WRITTEN EXERCISE:
Count the lines below that contain the word "hinge", and reply with that number alone.

SOURCE DATA:
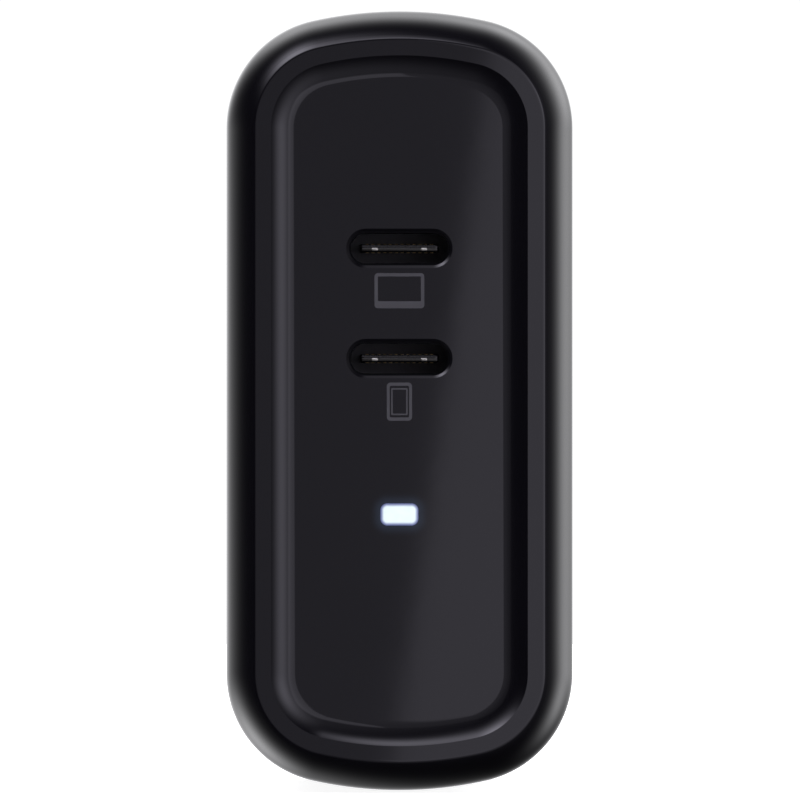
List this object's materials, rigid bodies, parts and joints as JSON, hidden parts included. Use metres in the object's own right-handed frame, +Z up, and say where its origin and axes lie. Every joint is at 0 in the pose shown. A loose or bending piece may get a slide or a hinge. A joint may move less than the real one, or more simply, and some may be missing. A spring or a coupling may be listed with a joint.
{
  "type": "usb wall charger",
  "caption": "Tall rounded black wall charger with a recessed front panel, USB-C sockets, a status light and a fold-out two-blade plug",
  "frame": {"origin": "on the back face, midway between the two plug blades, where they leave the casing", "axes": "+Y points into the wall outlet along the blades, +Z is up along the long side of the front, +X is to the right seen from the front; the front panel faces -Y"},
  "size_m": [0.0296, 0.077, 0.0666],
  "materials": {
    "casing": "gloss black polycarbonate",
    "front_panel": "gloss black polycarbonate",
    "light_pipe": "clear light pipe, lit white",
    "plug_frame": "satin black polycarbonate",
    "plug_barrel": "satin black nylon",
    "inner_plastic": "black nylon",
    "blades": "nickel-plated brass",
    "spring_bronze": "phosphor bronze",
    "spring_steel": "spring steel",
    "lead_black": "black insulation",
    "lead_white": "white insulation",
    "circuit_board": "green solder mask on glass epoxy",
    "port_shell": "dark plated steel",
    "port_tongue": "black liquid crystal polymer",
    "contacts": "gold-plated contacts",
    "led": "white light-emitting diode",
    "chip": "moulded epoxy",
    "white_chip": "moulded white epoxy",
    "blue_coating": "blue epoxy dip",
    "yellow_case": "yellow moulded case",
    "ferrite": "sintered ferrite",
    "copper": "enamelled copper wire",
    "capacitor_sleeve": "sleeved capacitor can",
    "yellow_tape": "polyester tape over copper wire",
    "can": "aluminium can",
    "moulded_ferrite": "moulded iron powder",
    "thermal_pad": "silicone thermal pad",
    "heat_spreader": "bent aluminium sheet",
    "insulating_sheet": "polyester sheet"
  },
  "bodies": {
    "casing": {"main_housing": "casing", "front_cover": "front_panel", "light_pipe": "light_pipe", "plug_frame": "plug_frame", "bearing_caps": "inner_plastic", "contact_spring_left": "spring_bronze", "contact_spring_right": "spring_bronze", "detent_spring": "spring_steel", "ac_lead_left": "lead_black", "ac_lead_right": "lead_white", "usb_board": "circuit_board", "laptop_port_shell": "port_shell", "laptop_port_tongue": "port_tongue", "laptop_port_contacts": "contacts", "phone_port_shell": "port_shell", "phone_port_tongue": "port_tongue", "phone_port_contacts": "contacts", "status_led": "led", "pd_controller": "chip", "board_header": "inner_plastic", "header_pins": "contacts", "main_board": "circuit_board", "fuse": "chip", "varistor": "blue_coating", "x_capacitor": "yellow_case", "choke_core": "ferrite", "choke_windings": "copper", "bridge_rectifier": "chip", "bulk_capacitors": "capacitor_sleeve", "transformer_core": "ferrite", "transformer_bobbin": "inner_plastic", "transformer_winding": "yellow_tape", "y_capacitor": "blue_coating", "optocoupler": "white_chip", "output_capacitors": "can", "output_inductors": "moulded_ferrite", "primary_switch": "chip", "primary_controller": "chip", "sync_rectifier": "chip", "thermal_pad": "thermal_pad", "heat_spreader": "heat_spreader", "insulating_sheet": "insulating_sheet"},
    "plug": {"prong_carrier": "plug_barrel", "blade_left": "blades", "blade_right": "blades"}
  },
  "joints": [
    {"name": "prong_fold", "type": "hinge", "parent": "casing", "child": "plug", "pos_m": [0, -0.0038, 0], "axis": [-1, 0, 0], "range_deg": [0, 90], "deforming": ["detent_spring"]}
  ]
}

EXERCISE SOLUTION:
2